By 1980 scholars like Ferrel Heady, Charles T. Goodsell, O.P Dwivedi, and others started the revival movement of comparative administration. This led to the widening of the scope of study of the subject.

SIXTH STAGE: REINVENTING PUBLIC ADMINISTRATION IN THE MARKET ERA (1980 ONWARDS)

The 1980s saw a marked shift in the history of public administration. A new environment has started developing in place of old paradigms of public administration. The publication of Reinventing Government in 1992 forced us to reassess and redefine government functions along the lines of ‘entrepreneurial government’.

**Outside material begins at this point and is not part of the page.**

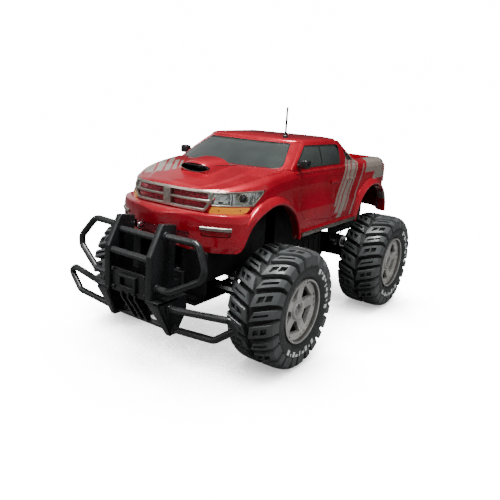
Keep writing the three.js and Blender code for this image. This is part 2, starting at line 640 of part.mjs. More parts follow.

Thus public administration that was reinvented in the form of New Public Administration in the early second half of the 20th century to achieve objectives of social justice, equality, relevance, and socio-economic progress was once again reassessed and reviewed in 1990 to incorporate features of New Public Management, or we may say to establish ‘Entrepreneurial Government’ by focusing on efficiency, economy, and effectiveness. 

New Public Management (NPM) hinges on public choice theory and managerialism, a market economy, and private sector management.

Conclusion

Now Public Administration is advancing in two parallel ways. The First way continues to follow developments in the private sector. It borrows from its ideas and methodologies that have been formed as a benchmark for improving the managerial and organizational tools in public systems.

The second way tries to preserve and strengthen social, civilian, and human aspects to give particular concern to the welfare notion of the system of administration.